In that quiet hall, with Edgar dangling his crown from his fingers like a child’s hoop, I wondered if I might hear why we were so many years into a peaceful reign but had somehow avoided a coronation.

‘When I became king, it was in tragedy. My brother dead after just three years, his wife killed. I ruled half England, father. I had no desire to rule the rest as well.’

He looked up at me, but I know when to be silent. I heard him sigh.

‘You asked for their crown to be remade and I gave it to you, in part so that I did not have to put it on. I was not ready then. I was, what, sixteen? I would have had to pad the band just to wear it. My father’s crown, my brother’s crown. No. And if there was a perfect moment to be crowned, it went by. I was king! The realm was under threat and I spent years forming alliances, breaking faithless lords, taking heads and oaths to keep the great peace.’

He smiled suddenly and looked up at me from under his brows.

‘I had a gift for it.’

It was true and I felt a glimmer of tears come to my eyes as he spoke. What a strange creature, to have tears drawn from me with just a word and a smile! I rode to war, once. I made a harp that played itself. I did not expect strong emotion, just in echo of his old insecurity.

‘My first wife brought me pain – but gave me a son. I know, Dunstan, you have your bishops, your abbots – you are father to them all. You have done well, with all I gave to you. Yet I had a boy in the world – and I saw him grow, as once I did. And I thought, if I wear that crown, it will all end. If I wear that crown, I will die. It fixed in me, somehow, for years. I did not want to speak of it, even. I had so much to lose and it could have ruined me. So I was harsher with those who broke their word – and I drew iron on them, where once I would have laughed. I clung too hard to the crown, do you see? So that it hurt me.’

I could only blink at him. I heard the words and the revelation that it had been more important in his life than I had known – and that I had missed that deep current in him, seeing only the good king, the friend.

‘Why now?’ I asked softly.

He smiled, almost as a man will when he is in pain and cannot bear to move.
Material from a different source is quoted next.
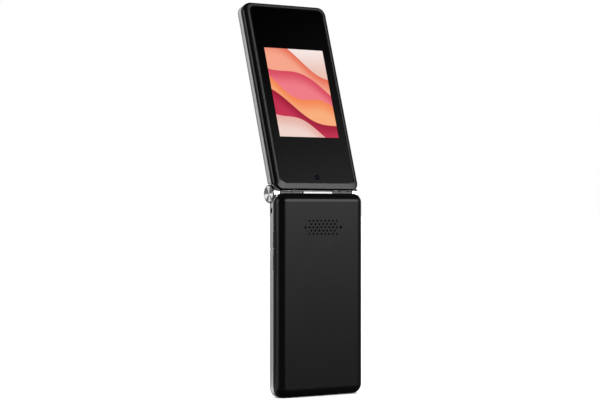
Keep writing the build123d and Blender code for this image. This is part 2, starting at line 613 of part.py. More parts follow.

‘Because she asks me to. Because I told her I would, if she bore another son. Because I am king and I do not need a crown, but I will not be afraid.’

I reached out.

‘It would be my honour to crown you, Your Highness.’

‘It might not happen yet, father,’ he said with a grin. ‘I have prayed, but perhaps there’ll be no answer. Perhaps the child will die again, before we bring my lords to one place.’

I sensed great pain in him, more than I could understand. Children died all the time. He would have other sons, other daughters, other wives if he needed them. Yet I patted him on the arm and spoke to him, an older man offering comfort to a younger one. We are sinners, all, but we can be kind.